BEGIN Provided data

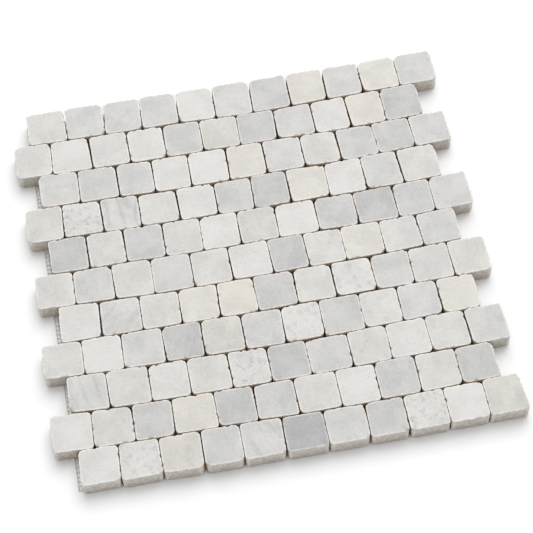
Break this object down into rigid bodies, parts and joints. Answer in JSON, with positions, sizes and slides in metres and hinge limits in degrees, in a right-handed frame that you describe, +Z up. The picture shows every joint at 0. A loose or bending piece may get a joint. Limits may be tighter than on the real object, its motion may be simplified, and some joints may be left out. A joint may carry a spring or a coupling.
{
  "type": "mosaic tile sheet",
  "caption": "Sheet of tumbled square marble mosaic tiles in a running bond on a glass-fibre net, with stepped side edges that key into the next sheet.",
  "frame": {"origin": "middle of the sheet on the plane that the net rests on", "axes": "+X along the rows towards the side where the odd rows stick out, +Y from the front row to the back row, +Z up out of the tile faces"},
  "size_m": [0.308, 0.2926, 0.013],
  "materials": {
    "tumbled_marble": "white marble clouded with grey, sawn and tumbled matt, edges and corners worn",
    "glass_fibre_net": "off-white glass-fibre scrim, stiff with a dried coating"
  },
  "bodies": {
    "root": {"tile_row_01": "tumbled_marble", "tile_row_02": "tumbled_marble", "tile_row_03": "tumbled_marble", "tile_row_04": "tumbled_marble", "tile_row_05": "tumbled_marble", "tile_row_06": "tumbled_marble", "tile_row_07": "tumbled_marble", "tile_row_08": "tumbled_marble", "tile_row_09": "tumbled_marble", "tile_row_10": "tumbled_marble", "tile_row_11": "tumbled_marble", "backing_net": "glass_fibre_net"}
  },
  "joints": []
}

END Provided data

* **What is being asked**
Copy the material above back out, exactly as written.

* **Response**
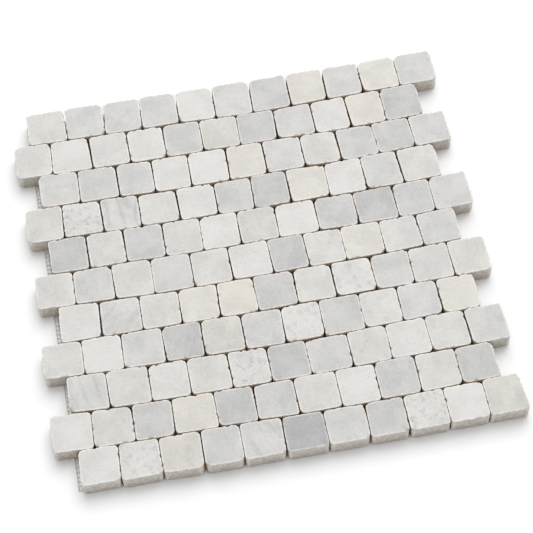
Break this object down into rigid bodies, parts and joints. Answer in JSON, with positions, sizes and slides in metres and hinge limits in degrees, in a right-handed frame that you describe, +Z up. The picture shows every joint at 0. A loose or bending piece may get a joint. Limits may be tighter than on the real object, its motion may be simplified, and some joints may be left out. A joint may carry a spring or a coupling.
{
  "type": "mosaic tile sheet",
  "caption": "Sheet of tumbled square marble mosaic tiles in a running bond on a glass-fibre net, with stepped side edges that key into the next sheet.",
  "frame": {"origin": "middle of the sheet on the plane that the net rests on", "axes": "+X along the rows towards the side where the odd rows stick out, +Y from the front row to the back row, +Z up out of the tile faces"},
  "size_m": [0.308, 0.2926, 0.013],
  "materials": {
    "tumbled_marble": "white marble clouded with grey, sawn and tumbled matt, edges and corners worn",
    "glass_fibre_net": "off-white glass-fibre scrim, stiff with a dried coating"
  },
  "bodies": {
    "root": {"tile_row_01": "tumbled_marble", "tile_row_02": "tumbled_marble", "tile_row_03": "tumbled_marble", "tile_row_04": "tumbled_marble", "tile_row_05": "tumbled_marble", "tile_row_06": "tumbled_marble", "tile_row_07": "tumbled_marble", "tile_row_08": "tumbled_marble", "tile_row_09": "tumbled_marble", "tile_row_10": "tumbled_marble", "tile_row_11": "tumbled_marble", "backing_net": "glass_fibre_net"}
  },
  "joints": []
}